● Task goal
Output a verbatim copy of the data, cut off after the line that contains "steps(start, stop, 4)]".

[start of Source data]

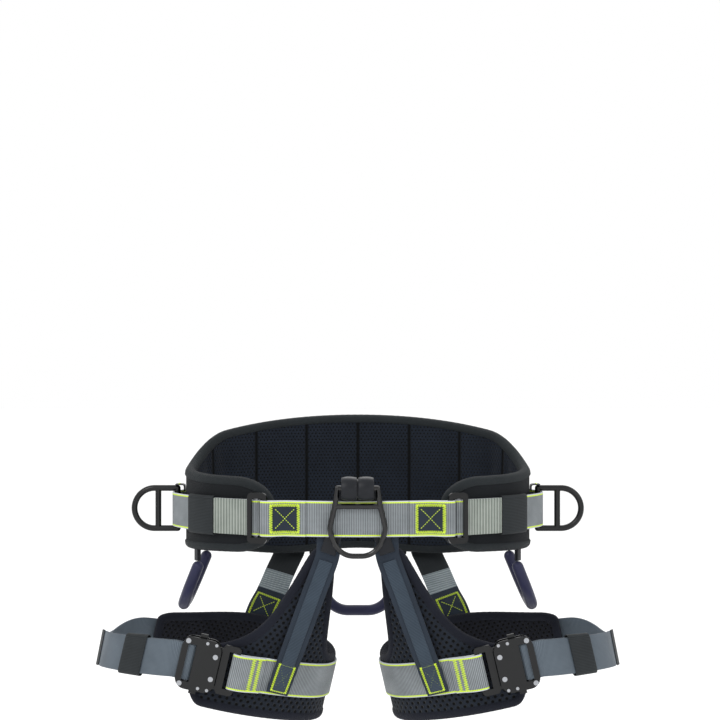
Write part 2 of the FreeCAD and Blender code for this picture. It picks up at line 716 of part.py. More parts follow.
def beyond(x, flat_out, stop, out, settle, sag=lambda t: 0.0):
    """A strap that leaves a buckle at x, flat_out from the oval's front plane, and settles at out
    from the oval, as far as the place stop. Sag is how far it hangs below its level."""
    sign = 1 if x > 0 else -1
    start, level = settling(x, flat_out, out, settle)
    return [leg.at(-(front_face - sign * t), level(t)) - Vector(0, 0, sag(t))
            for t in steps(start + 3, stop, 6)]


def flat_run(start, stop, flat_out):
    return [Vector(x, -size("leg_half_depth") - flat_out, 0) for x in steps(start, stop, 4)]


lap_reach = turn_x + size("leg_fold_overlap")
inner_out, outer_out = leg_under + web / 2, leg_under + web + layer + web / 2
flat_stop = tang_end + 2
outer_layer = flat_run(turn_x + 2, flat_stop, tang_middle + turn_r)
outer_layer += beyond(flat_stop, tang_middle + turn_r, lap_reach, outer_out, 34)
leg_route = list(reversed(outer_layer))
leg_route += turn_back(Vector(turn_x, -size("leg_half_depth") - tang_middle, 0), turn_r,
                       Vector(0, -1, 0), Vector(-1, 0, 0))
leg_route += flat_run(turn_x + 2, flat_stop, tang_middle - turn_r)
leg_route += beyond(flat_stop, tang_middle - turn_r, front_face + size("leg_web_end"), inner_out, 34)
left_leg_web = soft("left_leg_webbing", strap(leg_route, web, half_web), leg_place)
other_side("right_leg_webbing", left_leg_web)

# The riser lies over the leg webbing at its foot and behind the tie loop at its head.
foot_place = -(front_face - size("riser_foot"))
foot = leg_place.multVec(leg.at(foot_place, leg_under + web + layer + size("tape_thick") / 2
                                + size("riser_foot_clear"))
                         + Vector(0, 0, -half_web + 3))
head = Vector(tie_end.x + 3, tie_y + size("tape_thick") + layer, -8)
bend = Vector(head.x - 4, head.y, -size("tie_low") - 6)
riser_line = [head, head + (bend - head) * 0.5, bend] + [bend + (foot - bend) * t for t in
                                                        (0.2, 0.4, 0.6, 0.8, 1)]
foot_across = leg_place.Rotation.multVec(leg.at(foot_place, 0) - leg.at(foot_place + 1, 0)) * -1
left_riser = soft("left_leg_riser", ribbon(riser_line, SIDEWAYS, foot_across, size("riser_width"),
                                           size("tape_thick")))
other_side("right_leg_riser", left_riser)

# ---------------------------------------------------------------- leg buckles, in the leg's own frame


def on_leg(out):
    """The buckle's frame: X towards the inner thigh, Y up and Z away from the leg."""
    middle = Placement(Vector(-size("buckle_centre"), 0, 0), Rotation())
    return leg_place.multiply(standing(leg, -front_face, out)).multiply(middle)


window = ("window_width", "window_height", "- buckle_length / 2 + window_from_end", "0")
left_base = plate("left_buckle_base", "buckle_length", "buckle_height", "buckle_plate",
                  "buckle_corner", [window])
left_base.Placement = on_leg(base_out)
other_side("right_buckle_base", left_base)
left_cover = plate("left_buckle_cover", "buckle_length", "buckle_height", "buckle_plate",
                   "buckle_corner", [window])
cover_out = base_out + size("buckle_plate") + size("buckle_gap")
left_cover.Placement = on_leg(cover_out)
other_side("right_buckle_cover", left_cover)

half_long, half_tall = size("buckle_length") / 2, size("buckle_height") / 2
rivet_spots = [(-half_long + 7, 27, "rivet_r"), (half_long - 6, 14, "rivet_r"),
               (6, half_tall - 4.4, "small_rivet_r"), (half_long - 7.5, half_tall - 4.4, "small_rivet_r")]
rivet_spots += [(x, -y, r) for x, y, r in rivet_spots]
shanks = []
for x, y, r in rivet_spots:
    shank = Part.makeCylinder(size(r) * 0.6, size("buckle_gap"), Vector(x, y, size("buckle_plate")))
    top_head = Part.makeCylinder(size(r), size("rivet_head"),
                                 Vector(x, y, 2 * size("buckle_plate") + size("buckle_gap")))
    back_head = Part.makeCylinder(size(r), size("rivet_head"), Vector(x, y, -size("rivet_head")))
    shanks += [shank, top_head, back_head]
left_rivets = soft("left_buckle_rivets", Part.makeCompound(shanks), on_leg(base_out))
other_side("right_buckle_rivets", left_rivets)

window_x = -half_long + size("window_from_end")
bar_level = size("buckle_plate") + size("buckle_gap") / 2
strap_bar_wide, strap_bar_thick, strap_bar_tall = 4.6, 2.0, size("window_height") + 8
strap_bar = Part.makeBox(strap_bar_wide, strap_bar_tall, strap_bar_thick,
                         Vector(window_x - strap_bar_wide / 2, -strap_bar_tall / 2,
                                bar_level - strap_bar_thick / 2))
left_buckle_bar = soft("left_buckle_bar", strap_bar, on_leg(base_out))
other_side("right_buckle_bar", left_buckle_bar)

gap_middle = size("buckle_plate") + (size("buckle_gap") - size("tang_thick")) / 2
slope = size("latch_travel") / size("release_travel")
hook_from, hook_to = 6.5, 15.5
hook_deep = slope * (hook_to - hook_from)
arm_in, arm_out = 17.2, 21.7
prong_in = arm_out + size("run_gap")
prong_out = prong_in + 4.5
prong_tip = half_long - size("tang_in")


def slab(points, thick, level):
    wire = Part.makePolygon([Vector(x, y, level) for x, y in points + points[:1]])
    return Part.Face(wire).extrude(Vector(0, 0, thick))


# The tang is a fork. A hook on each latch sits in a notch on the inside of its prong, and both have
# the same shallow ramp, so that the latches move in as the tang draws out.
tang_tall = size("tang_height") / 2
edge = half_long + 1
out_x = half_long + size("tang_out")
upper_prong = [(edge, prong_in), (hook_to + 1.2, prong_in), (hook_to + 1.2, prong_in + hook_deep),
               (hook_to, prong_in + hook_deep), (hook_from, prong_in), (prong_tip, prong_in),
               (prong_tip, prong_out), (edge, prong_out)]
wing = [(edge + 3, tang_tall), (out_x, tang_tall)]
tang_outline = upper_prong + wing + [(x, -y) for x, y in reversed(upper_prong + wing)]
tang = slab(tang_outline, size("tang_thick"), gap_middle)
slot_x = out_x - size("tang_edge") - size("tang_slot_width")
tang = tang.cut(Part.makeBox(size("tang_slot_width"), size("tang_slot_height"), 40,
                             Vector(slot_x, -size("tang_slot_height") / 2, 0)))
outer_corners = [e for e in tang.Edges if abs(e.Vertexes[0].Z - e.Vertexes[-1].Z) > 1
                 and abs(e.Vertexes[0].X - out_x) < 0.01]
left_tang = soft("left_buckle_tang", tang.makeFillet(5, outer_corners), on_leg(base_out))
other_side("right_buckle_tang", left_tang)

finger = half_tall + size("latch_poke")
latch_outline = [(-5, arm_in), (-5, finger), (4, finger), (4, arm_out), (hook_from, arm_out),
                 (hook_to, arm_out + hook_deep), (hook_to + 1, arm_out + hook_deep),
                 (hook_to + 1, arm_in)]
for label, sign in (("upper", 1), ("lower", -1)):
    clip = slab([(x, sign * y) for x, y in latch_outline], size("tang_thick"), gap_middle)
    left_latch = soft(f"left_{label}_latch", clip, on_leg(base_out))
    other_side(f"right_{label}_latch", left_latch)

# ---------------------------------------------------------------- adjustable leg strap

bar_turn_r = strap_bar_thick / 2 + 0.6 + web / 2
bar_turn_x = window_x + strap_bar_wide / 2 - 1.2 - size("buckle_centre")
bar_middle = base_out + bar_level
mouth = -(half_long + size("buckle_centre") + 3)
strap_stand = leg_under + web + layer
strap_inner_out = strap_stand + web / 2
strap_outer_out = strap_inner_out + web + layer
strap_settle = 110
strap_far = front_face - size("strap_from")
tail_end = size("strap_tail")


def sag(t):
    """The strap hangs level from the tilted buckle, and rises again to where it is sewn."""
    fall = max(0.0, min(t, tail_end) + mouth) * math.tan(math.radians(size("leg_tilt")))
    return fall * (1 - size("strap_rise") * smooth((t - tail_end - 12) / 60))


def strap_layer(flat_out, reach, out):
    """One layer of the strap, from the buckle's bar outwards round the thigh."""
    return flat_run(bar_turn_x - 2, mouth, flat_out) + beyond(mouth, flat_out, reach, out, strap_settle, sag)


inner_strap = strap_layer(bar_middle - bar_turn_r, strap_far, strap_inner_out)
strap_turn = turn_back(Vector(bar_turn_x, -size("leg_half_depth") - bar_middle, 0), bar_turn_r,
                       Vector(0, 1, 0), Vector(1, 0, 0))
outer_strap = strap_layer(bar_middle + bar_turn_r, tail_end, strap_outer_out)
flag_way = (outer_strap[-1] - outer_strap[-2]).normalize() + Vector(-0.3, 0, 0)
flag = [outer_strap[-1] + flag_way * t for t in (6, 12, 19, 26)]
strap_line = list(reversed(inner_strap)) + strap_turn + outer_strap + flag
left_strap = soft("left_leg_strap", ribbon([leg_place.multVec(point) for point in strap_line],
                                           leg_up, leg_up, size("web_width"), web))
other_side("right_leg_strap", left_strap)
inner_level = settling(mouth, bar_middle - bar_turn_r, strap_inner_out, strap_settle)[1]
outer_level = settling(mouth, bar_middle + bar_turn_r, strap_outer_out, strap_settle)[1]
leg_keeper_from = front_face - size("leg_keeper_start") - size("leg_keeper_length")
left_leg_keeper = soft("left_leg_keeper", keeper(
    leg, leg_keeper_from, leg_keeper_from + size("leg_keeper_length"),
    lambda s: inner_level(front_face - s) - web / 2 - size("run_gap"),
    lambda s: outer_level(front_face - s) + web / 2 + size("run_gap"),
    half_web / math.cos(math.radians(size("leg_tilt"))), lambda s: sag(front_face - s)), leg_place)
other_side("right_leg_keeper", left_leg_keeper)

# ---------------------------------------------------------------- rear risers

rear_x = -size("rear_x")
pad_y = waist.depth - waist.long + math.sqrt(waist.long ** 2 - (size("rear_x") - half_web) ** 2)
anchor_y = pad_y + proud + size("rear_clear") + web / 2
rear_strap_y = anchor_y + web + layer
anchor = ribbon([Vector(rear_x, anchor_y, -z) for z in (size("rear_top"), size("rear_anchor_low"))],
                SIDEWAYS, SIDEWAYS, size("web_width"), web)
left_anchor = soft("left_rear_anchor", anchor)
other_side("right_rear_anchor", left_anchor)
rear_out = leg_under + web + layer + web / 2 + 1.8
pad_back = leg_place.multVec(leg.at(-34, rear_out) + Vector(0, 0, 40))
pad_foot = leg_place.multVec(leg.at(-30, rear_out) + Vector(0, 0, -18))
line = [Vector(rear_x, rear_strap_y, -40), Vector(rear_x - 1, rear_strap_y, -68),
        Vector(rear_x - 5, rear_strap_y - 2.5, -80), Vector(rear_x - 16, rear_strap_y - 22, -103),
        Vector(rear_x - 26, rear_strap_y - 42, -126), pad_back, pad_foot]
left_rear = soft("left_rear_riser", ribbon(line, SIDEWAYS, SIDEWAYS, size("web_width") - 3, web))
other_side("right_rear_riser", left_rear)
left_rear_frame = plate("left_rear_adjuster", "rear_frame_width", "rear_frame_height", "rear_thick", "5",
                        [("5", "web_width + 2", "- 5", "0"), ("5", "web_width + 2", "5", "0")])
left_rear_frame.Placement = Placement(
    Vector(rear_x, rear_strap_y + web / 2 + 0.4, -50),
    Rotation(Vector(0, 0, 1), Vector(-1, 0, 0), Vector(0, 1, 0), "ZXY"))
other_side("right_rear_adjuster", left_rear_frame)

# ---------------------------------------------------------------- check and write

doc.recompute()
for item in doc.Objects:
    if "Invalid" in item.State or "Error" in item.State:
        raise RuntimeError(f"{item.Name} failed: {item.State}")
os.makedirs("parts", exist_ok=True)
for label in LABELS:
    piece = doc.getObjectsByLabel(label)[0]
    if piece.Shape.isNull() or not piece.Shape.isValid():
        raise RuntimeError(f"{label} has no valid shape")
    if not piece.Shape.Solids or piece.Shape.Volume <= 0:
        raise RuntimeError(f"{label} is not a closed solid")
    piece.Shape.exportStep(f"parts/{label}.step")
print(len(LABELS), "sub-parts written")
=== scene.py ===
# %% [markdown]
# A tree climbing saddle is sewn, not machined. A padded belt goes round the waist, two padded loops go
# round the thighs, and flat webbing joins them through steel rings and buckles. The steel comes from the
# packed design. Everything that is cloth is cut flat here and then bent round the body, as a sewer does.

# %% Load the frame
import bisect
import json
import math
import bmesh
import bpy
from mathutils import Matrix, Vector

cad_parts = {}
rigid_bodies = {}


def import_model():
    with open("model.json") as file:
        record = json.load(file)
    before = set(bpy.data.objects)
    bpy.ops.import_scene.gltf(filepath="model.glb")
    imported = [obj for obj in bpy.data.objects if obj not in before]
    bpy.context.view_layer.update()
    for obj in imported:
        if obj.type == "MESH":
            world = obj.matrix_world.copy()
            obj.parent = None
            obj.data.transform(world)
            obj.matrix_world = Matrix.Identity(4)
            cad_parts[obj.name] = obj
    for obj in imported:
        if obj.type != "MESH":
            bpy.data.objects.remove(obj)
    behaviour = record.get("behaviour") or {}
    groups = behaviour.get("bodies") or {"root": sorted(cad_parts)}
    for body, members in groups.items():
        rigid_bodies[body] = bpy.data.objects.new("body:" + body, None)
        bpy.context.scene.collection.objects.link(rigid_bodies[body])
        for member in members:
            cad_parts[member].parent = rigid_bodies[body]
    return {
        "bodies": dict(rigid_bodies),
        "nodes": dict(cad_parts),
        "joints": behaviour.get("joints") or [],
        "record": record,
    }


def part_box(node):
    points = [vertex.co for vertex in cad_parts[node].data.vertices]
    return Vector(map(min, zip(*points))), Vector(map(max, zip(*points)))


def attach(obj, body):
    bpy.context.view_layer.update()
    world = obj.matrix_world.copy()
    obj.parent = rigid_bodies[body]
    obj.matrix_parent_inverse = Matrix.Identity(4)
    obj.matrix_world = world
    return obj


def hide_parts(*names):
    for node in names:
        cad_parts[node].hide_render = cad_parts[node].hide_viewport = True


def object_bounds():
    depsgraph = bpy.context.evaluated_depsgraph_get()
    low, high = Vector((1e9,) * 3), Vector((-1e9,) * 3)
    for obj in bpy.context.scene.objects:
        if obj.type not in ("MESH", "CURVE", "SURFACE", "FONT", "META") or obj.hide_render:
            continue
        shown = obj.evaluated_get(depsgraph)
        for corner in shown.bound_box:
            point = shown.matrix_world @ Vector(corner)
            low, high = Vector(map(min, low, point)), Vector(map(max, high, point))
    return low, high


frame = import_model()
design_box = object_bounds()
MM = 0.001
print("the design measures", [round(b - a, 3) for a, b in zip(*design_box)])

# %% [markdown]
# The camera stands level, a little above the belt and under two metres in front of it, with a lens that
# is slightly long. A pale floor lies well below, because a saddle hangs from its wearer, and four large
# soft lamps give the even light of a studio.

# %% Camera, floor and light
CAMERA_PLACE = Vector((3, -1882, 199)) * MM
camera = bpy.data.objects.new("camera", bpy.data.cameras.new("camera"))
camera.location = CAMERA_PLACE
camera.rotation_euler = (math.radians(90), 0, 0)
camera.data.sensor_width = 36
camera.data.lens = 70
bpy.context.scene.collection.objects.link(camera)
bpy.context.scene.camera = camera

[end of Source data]

● Solution to the problem
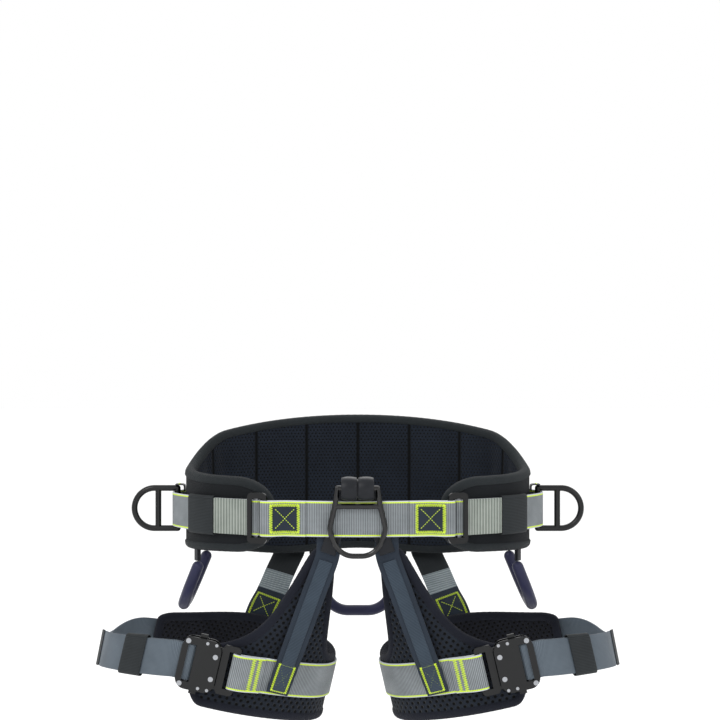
Write part 2 of the FreeCAD and Blender code for this picture. It picks up at line 716 of part.py. More parts follow.
def beyond(x, flat_out, stop, out, settle, sag=lambda t: 0.0):
    """A strap that leaves a buckle at x, flat_out from the oval's front plane, and settles at out
    from the oval, as far as the place stop. Sag is how far it hangs below its level."""
    sign = 1 if x > 0 else -1
    start, level = settling(x, flat_out, out, settle)
    return [leg.at(-(front_face - sign * t), level(t)) - Vector(0, 0, sag(t))
            for t in steps(start + 3, stop, 6)]


def flat_run(start, stop, flat_out):
    return [Vector(x, -size("leg_half_depth") - flat_out, 0) for x in steps(start, stop, 4)]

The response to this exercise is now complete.